Here, it hasn’t been exaggerated or modernised in a shouty way. Instead, it’s been distilled. The signature lines are now integrated beneath the paintwork, visible only when the light catches them correctly. It’s subtle to the point of being slightly smug – the sort of detail you only notice when you’ve already spent too long staring at the car.

That “second read” philosophy runs through everything. Even the inward-facing surfaces are finished in dark metallic tones inspired by the BMW 507, where chrome is used sparingly and only where it matters. Same idea here: nothing is decorative for the sake of it, everything has a function… even if that function is just making you look twice.

The result is a car that doesn’t try to look futuristic in the obvious sci-fi sense. Instead, it feels like a very old design language quietly evolving into something digital without losing its manners.

With Panoramic iDrive, the entire dash becomes one seamless digital display

Panoramic iDrive takes over the cabin

Inside, things shift from restrained heritage to full-on modern theatre.

The standout feature is BMW’s new Panoramic iDrive system, stretching across the entire dashboard and wrapping both driver and passenger into a single digital environment. It’s less “infotainment screen” and more “horizontal cockpit interface.”

The passenger display adds another layer – part entertainment, part control surface, part silent co-pilot role. It reinforces a clear direction: the front cabin is no longer driver-only territory. It’s a shared digital space, just with different permissions depending on who’s touching what.

Alpina-specific graphics and colour themes run through the system, using heritage blues and greens that shift depending on drive mode. In Comfort+, everything is calmer, softer, almost understated. In Sport, the interface tightens up and becomes more assertive – visually mirroring what the car is doing mechanically.

Classic restraint meets modern drama, with subtle lines and clean surfacing

Comfort+, still the core idea

For all the digital drama, Alpina hasn’t abandoned its core philosophy.

The brand’s defining belief – that a comfortable driver is a faster driver – is still baked into the concept via its Comfort+ calibration.
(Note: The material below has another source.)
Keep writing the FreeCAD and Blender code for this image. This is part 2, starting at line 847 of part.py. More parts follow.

It sits beyond standard BMW comfort modes, prioritising composure over aggression.

That ethos dates back to founder Burkard Bovensiepen, who famously added extra padding to endurance racing seats while everyone else was stripping weight. Slightly unorthodox at the time. Very Alpina in hindsight.
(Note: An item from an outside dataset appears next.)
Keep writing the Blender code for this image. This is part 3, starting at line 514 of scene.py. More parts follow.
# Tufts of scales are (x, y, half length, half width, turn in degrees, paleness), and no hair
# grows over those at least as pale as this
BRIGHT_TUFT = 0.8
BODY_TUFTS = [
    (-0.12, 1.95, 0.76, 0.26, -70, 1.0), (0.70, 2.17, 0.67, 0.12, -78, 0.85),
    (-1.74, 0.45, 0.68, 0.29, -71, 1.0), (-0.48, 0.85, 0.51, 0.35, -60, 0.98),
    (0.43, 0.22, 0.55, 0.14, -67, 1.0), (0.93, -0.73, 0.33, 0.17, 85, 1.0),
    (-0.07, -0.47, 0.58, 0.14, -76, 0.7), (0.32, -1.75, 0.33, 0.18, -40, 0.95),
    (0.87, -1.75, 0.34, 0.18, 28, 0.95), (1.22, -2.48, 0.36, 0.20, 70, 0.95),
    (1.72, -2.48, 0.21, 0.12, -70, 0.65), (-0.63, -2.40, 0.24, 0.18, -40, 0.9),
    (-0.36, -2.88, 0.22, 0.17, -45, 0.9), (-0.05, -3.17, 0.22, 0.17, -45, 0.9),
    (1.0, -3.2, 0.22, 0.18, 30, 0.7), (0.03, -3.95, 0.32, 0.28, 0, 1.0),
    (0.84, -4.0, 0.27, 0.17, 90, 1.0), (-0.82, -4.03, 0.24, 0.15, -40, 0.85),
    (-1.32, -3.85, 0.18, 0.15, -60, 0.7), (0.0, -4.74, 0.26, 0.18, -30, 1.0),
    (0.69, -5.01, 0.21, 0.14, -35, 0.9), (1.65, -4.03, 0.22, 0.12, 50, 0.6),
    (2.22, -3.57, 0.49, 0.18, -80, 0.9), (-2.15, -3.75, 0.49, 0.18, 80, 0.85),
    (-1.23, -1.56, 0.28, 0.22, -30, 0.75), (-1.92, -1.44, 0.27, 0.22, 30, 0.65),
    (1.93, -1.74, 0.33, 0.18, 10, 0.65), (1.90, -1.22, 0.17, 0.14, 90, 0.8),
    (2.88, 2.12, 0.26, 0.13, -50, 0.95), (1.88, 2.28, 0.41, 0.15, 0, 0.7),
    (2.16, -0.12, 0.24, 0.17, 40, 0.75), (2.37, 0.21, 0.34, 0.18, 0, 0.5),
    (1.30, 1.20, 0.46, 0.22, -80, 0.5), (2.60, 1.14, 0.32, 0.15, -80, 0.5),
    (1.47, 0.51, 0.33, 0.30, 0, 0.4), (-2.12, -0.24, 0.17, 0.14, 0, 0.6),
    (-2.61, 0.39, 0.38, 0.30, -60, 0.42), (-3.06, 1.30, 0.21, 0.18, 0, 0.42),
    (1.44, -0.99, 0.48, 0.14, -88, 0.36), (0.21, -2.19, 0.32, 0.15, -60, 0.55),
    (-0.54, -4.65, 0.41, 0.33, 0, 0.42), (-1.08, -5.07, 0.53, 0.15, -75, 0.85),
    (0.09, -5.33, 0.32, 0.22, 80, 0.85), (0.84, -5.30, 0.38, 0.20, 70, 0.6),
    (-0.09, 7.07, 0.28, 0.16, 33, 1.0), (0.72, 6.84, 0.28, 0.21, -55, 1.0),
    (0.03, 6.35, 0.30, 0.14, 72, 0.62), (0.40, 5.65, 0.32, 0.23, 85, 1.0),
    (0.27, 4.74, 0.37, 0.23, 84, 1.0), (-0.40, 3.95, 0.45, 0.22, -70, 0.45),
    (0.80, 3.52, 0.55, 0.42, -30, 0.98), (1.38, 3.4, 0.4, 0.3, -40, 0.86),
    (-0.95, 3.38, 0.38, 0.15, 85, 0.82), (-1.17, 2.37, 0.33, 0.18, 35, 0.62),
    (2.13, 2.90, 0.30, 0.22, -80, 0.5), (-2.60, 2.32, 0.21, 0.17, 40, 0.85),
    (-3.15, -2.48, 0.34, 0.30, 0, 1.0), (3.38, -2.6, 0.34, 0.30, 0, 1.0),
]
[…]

Even the rear console gets the full Alpina treatment – with crystal glasses that rise like a mechanical minibar

A new chapter, not just a concept

This Vision model also marks the first real expression of Alpina’s new position inside BMW Group – not as an external tuner or semi-independent badge, but as a fully integrated luxury performance brand.

It still draws on familiar hallmarks – long proportions, shark-nose front end, restrained detailing – but the execution is now clearly aligned with BMW’s wider digital-first interior strategy.

There’s even a slightly absurd but very Alpina touch: a glass bottle and crystal glasses that rise from the rear console like a high-end mechanical drinks cabinet. Because nothing says “we’ve refined this for decades” quite like your cabin deploying glassware like a Bond villain’s minibar.

The trick here is balance: keep the craftsmanship and long-distance comfort Alpina is known for, while embracing a tech-heavy cabin that wouldn’t look out of place in a next-gen flagship EV.

And somehow, against expectation, it mostly works.

It’s still Alpina. Just with a lot more pixels.